The Existence of Diagonal Quantum Latin Squares with Maximum Cardinality

Abstract

A quantum Latin square of order \(n\), denoted by \(QLS(n)\), is an \(n × n\) square whose entries are unit column vectors in the \(n\)-dimensional Hilbert space \(Hn\), such that each row and each column forms an orthonormal basis of \(Hn\). The cardinality of a QLS(n) is the number of distinct vectors up to a global phase in the array. A \(QLS(n)\) whose main diagonal and anti-diagonal each forms an orthonormal basis of \(Hn\) is called a diagonal quantum Latin square (\(DQLS(n)\)).
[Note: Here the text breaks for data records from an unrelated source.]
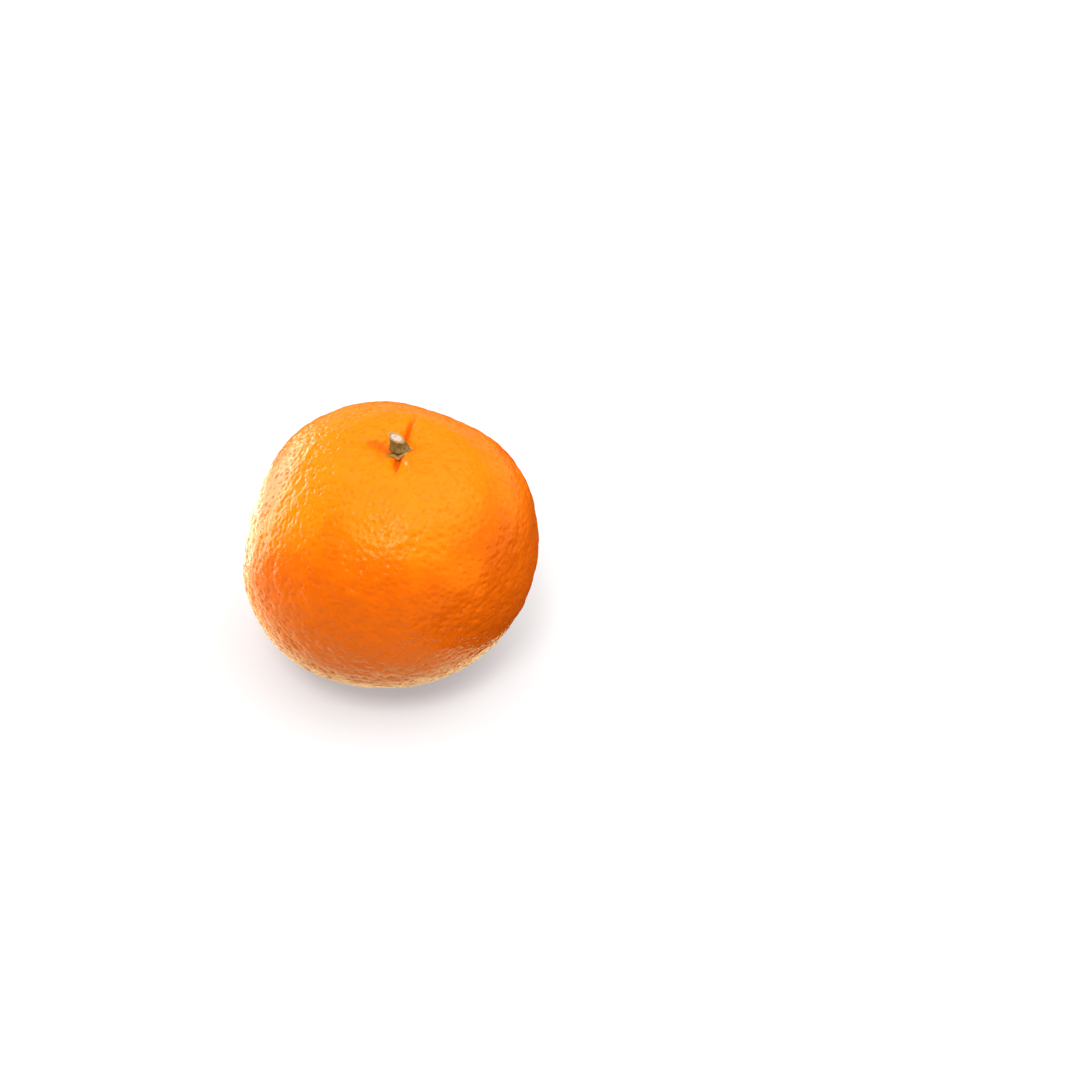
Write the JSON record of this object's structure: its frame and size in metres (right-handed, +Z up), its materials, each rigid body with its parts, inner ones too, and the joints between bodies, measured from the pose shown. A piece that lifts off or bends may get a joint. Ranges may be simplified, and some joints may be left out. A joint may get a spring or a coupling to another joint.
{
  "type": "tangerine",
  "caption": "Whole fresh tangerine with a dimpled, puckered stem end, a small calyx and a short cut stem stub, resting on a flat spot.",
  "frame": {"origin": "centre of the object's footprint, on the surface that it rests on, with the flat spot under the fruit at z = 0", "axes": "+Z up along the fruit's core towards the stem, -Y towards the side with the short straight furrow below the calyx, +X to the right seen from there"},
  "size_m": [0.0672, 0.0666, 0.0639],
  "materials": {
    "peel": "satin",
    "calyx": "matte",
    "stem": "matte"
  },
  "bodies": {
    "root": {"fruit": "peel", "calyx": "calyx", "stem_stub": "stem"}
  },
  "joints": []
}
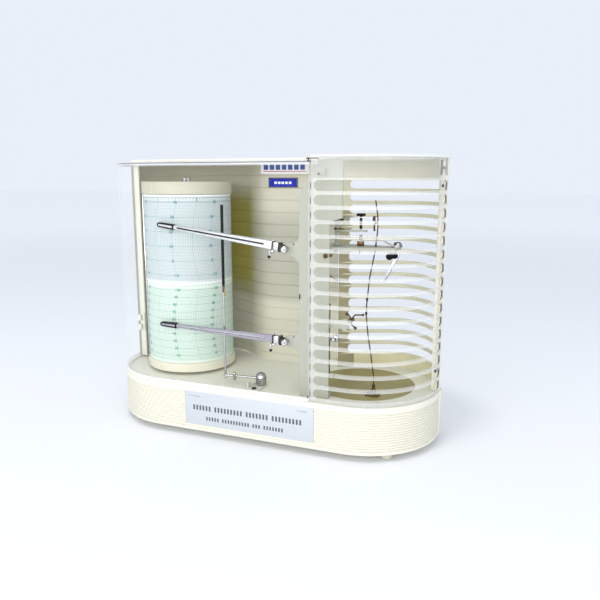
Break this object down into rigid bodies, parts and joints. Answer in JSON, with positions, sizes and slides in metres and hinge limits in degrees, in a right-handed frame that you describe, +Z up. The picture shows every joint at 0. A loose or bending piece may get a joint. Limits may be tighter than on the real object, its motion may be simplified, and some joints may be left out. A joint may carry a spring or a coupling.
{
  "type": "recording thermo-hygrometer",
  "caption": "Desk-top chart recorder for temperature and humidity: turning chart drum, two pen arms and sensing levers on a stadium-shaped base under a clear hinged door and a louvred cover.",
  "frame": {"origin": "on the floor, below the middle of the stadium-shaped base", "axes": "+Z up, +X to the right towards the louvred sensor end, -Y is the front with the clear door"},
  "size_m": [0.3504, 0.1536, 0.2775],
  "materials": {
    "base": "satin moulded",
    "housing": "satin moulded",
    "frame_plastic": "satin moulded",
    "drum": "satin moulded",
    "clear_cover": "clear polished acrylic",
    "foot_rubber": "matte",
    "chart": "printed chart paper",
    "polished_metal": "polished",
    "arm_metal": "polished",
    "dark_metal": "blackened",
    "brass_parts": "satin",
    "black_plastic": "satin",
    "label": "printed film",
    "badge_pale": "printed film",
    "badge_dark": "printed film",
    "hair": "bundle of hair"
  },
  "bodies": {
    "case": {"base_shell": "base", "bottom_plate": "base", "rear_top_plate": "base", "latch_keeper": "base", "rear_drum_shell": "housing", "rear_louvre_shell": "housing", "pen_plate": "frame_plastic", "sensor_shelf": "frame_plastic", "clamp_post": "frame_plastic", "louvre_cover": "clear_cover", "louvre_lid": "clear_cover", "foot_front_left": "foot_rubber", "foot_front_right": "foot_rubber", "foot_rear_left": "foot_rubber", "foot_rear_right": "foot_rubber", "drum_spindle": "polished_metal", "lifter_foot": "polished_metal", "screw_block": "polished_metal", "hair_foot": "polished_metal", "hook_bracket": "polished_metal", "hinge_pin": "dark_metal", "hair_lever": "dark_metal", "hair_clips": "dark_metal", "guard_rod": "dark_metal", "centre_gear": "brass_parts", "bimetal_strip": "brass_parts", "front_label": "label", "badge_white": "badge_pale", "badge_blue": "badge_dark", "hair_element": "hair"},
    "door": {"door_panel": "clear_cover", "door_top": "clear_cover"},
    "drum": {"drum_shell": "drum", "chart_paper": "chart", "drum_cap": "drum", "drum_flange": "drum", "drum_bush": "brass_parts", "chart_clip": "polished_metal", "clock_case": "black_plastic", "battery": "badge_dark"},
    "pinion": {"clock_pinion": "brass_parts"},
    "nut": {"thumb_nut": "polished_metal"},
    "temp_swing": {"temp_spindle": "polished_metal", "temp_crank": "polished_metal", "temp_yoke": "polished_metal"},
    "temp_lift": {"temp_arm": "arm_metal", "temp_pen": "black_plastic", "temp_gate_screw": "polished_metal"},
    "humid_swing": {"humid_spindle": "polished_metal", "humid_crank": "polished_metal", "humid_yoke": "polished_metal", "counterweight": "polished_metal"},
    "humid_lift": {"humid_arm": "arm_metal", "humid_pen": "black_plastic", "humid_gate_screw": "polished_metal"},
    "lifter": {"lifter_rod": "polished_metal", "lifter_sleeve": "black_plastic", "lifter_knob": "polished_metal"},
    "hook": {"hook_lever": "polished_metal"},
    "adjuster": {"lever_screw": "black_plastic"}
  },
  "joints": [
    {"name": "door_open", "type": "hinge", "parent": "case", "child": "door", "pos_m": [0.0656, -0.0747, 0.16], "axis": [0, 0, 1], "range_deg": [0, 105]},
    {"name": "drum_spin", "type": "hinge", "parent": "case", "child": "drum", "pos_m": [-0.10325, 0, 0.15], "axis": [0, 0, 1], "continuous": true},
    {"name": "pinion_spin", "type": "hinge", "parent": "drum", "child": "pinion", "pos_m": [-0.1214, 0, 0.1025], "axis": [0, 0, 1], "continuous": true},
    {"name": "nut_turn", "type": "hinge", "parent": "case", "child": "nut", "pos_m": [-0.10325, 0, 0.254], "axis": [0, 0, 1], "range_deg": [0, 360]},
    {"name": "temp_pen_swing", "type": "hinge", "parent": "case", "child": "temp_swing", "pos_m": [0.0387, -0.0625, 0.1927], "axis": [0, 1, 0], "range_deg": [-21, 9.5], "stiffness_Nm_per_rad": 0.3},
    {"name": "temp_pen_lift", "type": "hinge", "parent": "temp_swing", "child": "temp_lift", "pos_m": [0.02549, -0.0616, 0.19543], "axis": [0.1149, 0, 0.9934], "range_deg": [0, 8]},
    {"name": "humid_pen_swing", "type": "hinge", "parent": "case", "child": "humid_swing", "pos_m": [0.0387, -0.0625, 0.1043], "axis": [0, 1, 0], "range_deg": [-15, 15], "stiffness_Nm_per_rad": 0.3},
    {"name": "humid_pen_lift", "type": "hinge", "parent": "humid_swing", "child": "humid_lift", "pos_m": [0.0254, -0.0616, 0.10562], "axis": [0.0087, 0, 1], "range_deg": [0, 8]},
    {"name": "lifter_turn", "type": "hinge", "parent": "case", "child": "lifter", "pos_m": [0.0045, -0.0465, 0.058], "axis": [0, 0, 1], "range_deg": [0, 12]},
    {"name": "hook_swing", "type": "hinge", "parent": "case", "child": "hook", "pos_m": [0.0944, -0.032, 0.124], "axis": [0, 1, 0], "range_deg": [-6, 6]},
    {"name": "adjuster_turn", "type": "hinge", "parent": "case", "child": "adjuster", "pos_m": [0.1017, -0.032, 0.22], "axis": [0, 0, 1], "range_deg": [-180, 180]}
  ],
  "couplings": [
    {"joint": "pinion_spin", "follows": "drum_spin", "ratio": 4},
    {"joint": "temp_pen_lift", "follows": "lifter_turn", "ratio": 0.6},
    {"joint": "humid_pen_lift", "follows": "lifter_turn", "ratio": 0.6},
    {"joint": "hook_swing", "follows": "humid_pen_swing", "ratio": -0.35}
  ]
}
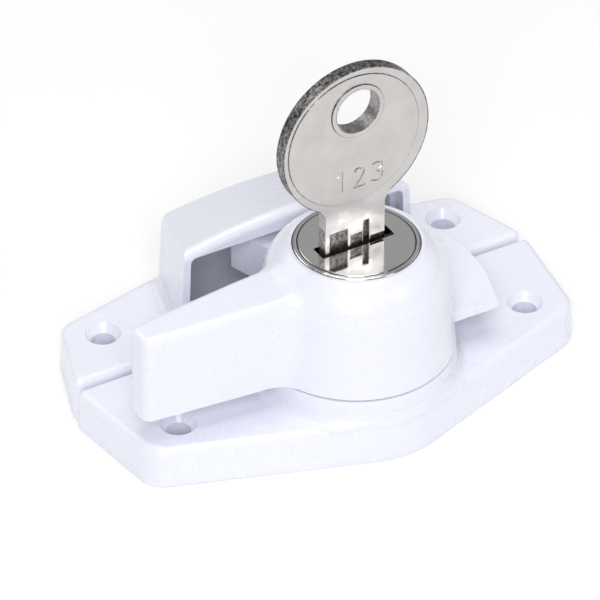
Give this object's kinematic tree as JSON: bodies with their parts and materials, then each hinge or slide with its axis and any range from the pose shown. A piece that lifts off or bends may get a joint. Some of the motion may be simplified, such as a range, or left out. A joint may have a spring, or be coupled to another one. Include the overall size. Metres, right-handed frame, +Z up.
{
  "type": "keyed sash window lock",
  "caption": "White enamelled sash window fastener: lever with wedge cam and key cylinder on a base plate, with a separate keeper plate whose hollow bridge takes the cam.",
  "frame": {"origin": "on the lever's axis, level with the undersides of both plates, midway between the lock base's two fixing holes", "axes": "+X along the plates, +Y from the lock base towards the keeper, +Z up out of the sash, along the lever's axis"},
  "size_m": [0.0752, 0.0501, 0.0569],
  "materials": {
    "paint": "gloss white enamel",
    "paint_keeper": "gloss white enamel",
    "bezel": "polished nickel plate",
    "plug_face": "mirror polished nickel plate",
    "key_metal": "satin nickel plate, worn",
    "steel": "plain bright steel",
    "brass": "plain brass"
  },
  "bodies": {
    "base": {"lock_base": "paint", "stop_pin": "steel", "thrust_washer": "brass", "keeper": "paint_keeper"},
    "lever": {"lever": "paint", "hub_plate": "steel", "hub_screws": "steel", "spring_washer": "steel", "retaining_ring": "steel", "cylinder_body": "bezel", "cylinder_clip": "steel"},
    "plug": {"plug": "plug_face", "plug_circlip": "steel", "drive_disc": "steel", "tail_screw": "steel", "wafer_springs": "steel", "wafer_1": "brass", "wafer_2": "brass", "wafer_3": "brass", "wafer_4": "brass", "wafer_5": "brass"},
    "bolt": {"locking_bolt": "steel"},
    "key": {"key": "key_metal"}
  },
  "joints": [
    {"name": "lever_turn", "type": "hinge", "parent": "base", "child": "lever", "pos_m": [0, 0, 0], "axis": [0, 0, 1], "range_deg": [0, 180]},
    {"name": "key_turn", "type": "hinge", "parent": "lever", "child": "plug", "pos_m": [0, 0, 0], "axis": [0, 0, 1], "range_deg": [0, 90]},
    {"name": "bolt_throw", "type": "slide", "parent": "lever", "child": "bolt", "axis": [0, -1, 0], "range_m": [0, 0.0022]},
    {"name": "key_pull", "type": "slide", "parent": "plug", "child": "key", "axis": [0, 0, 1], "range_m": [0, 0.03]}
  ],
  "couplings": [
    {"joint": "bolt_throw", "follows": "key_turn", "m_per_rad": 0.0012732}
  ]
}
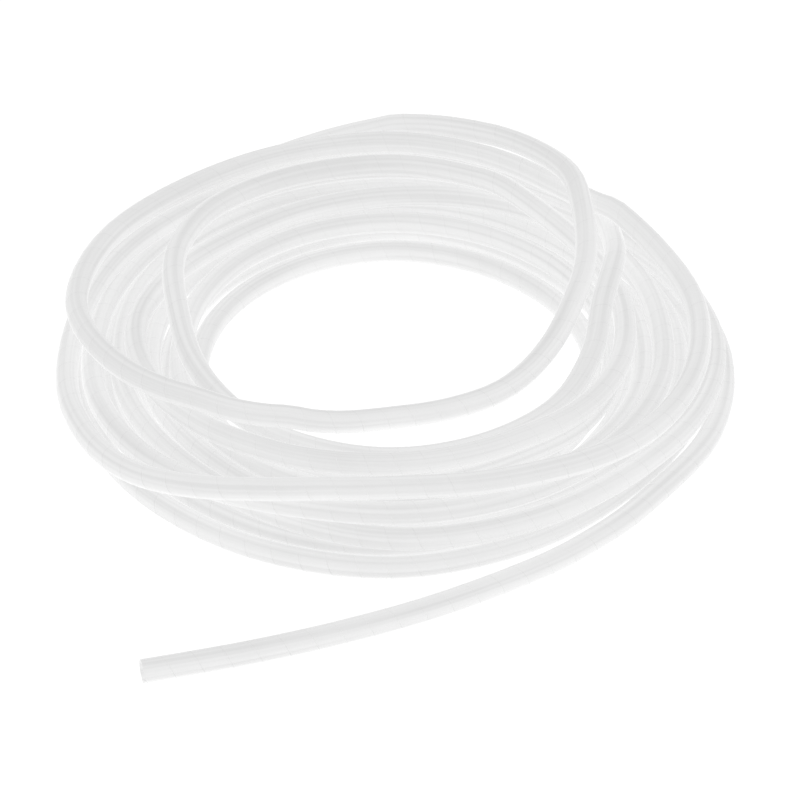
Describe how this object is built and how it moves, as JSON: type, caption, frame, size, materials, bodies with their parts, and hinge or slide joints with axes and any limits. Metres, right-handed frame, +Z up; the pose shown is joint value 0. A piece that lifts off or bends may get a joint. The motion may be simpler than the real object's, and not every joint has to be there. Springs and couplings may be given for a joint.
{
  "type": "spiral cable wrap",
  "caption": "Length of flexible spiral cable wrap, a slit translucent plastic tube that winds round a bundle of cables, lying as a loose coil with a free tail.",
  "frame": {"origin": "middle of the coil and tail's outline, on the surface that the coil lies on", "axes": "+Z up out of the surface, -Y towards the side where the tail runs off"},
  "size_m": [0.2971, 0.3744, 0.0579],
  "materials": {
    "natural_polyethylene": "milky translucent natural polyethylene, smooth with a soft satin sheen"
  },
  "bodies": {
    "root": {"spiral_wrap": "natural_polyethylene"}
  },
  "joints": []
}
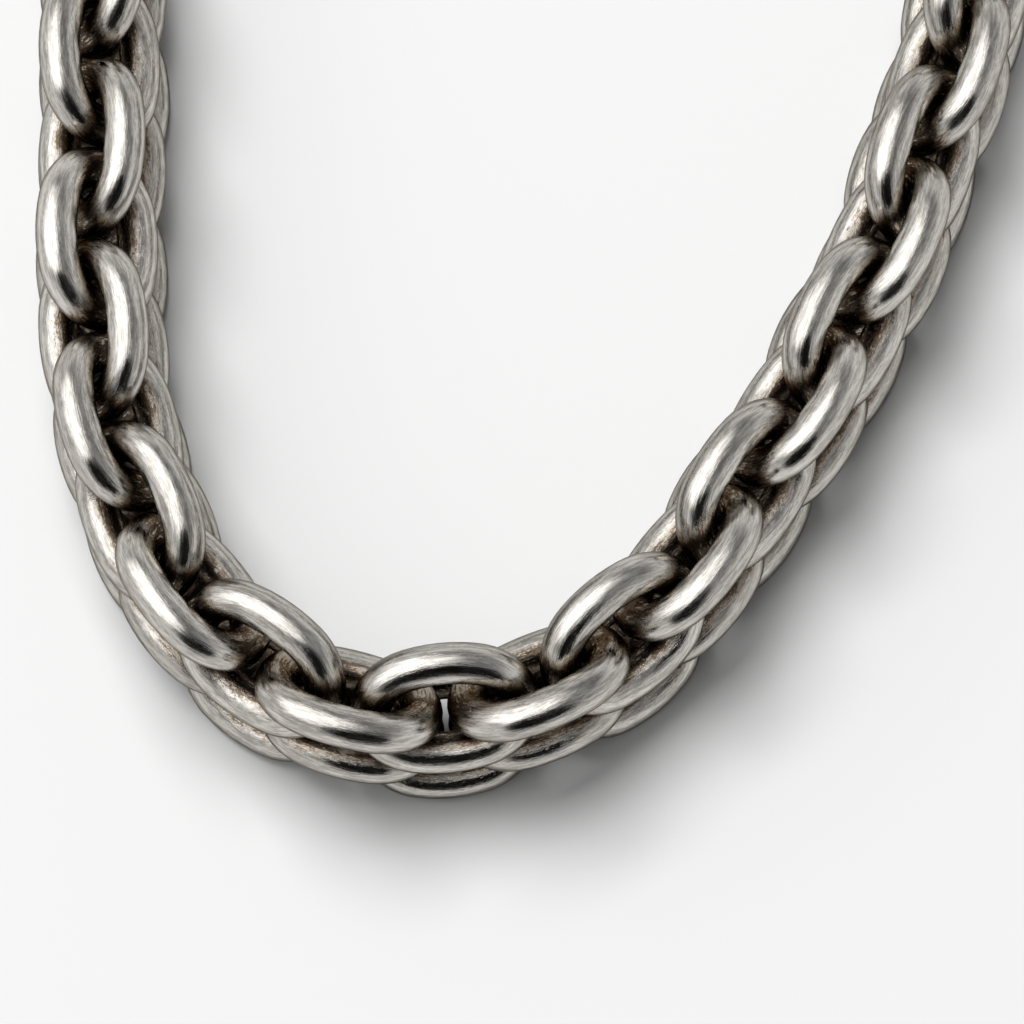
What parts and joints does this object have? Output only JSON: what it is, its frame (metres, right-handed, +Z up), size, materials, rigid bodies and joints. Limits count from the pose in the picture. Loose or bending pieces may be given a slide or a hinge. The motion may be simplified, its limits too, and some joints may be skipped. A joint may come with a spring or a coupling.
{
  "type": "link chain necklace",
  "caption": "Double cable chain necklace of round-wire oval links, one chain lying on the other, closed by a plain clasp.",
  "frame": {"origin": "middle of the outline seen from above, at the height of the surface that the necklace lies on", "axes": "+Z up; -Y is the bend that hangs in front, +Y is the clasp; +X is to the right seen from the front and above"},
  "size_m": [0.0916, 0.197, 0.0177],
  "materials": {
    "bright_links": "satin silver with dark tarnish in the recesses",
    "shaded_links": "satin silver with dark tarnish in the recesses",
    "clasp_metal": "satin silver"
  },
  "bodies": {
    "root": {"upper_strand": "bright_links", "lower_strand": "shaded_links", "clasp": "clasp_metal"}
  },
  "joints": []
}
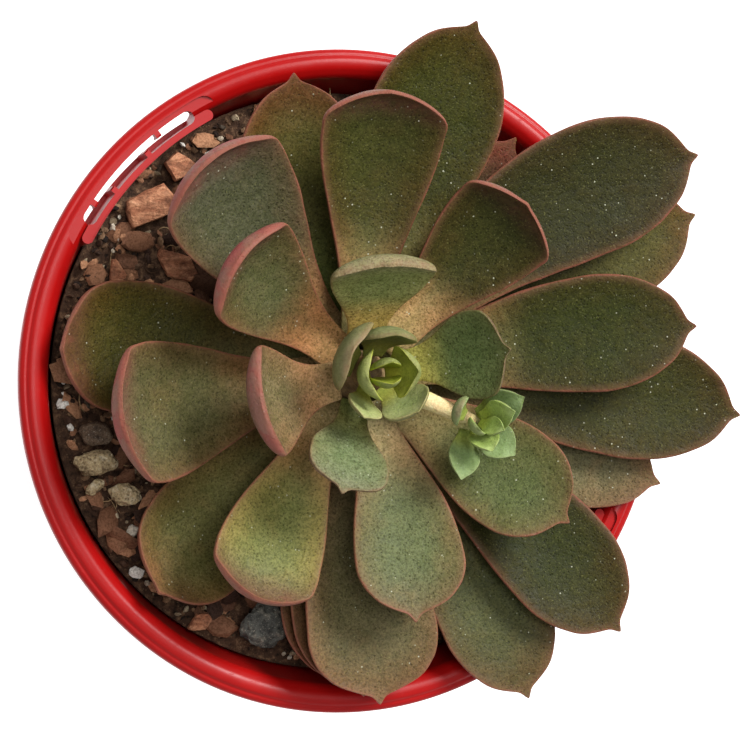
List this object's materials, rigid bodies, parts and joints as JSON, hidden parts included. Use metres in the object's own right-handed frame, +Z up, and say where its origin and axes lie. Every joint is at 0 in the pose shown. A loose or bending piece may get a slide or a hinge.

In this paper, we focus on the existence of the \(DQLS(n)\) with maximum cardinality (MCDQLS(n)). By employing direct constructions based on row-quantum Latin rectangle and special complete mapping, together with the recursive techniques such as the singular direct product construction, We have almost completely determined the existence of \(MCDQLS(n)\), except for a few exceptional cases. This result is based on the study of the existence of idempotent \(QLS(n)\) with maximum cardinality (\(MCQLS(n)\)), and implies an existence result for pandiagonal quantum Latin squares with maximum cardinality (\(MCPQLS(n)\)).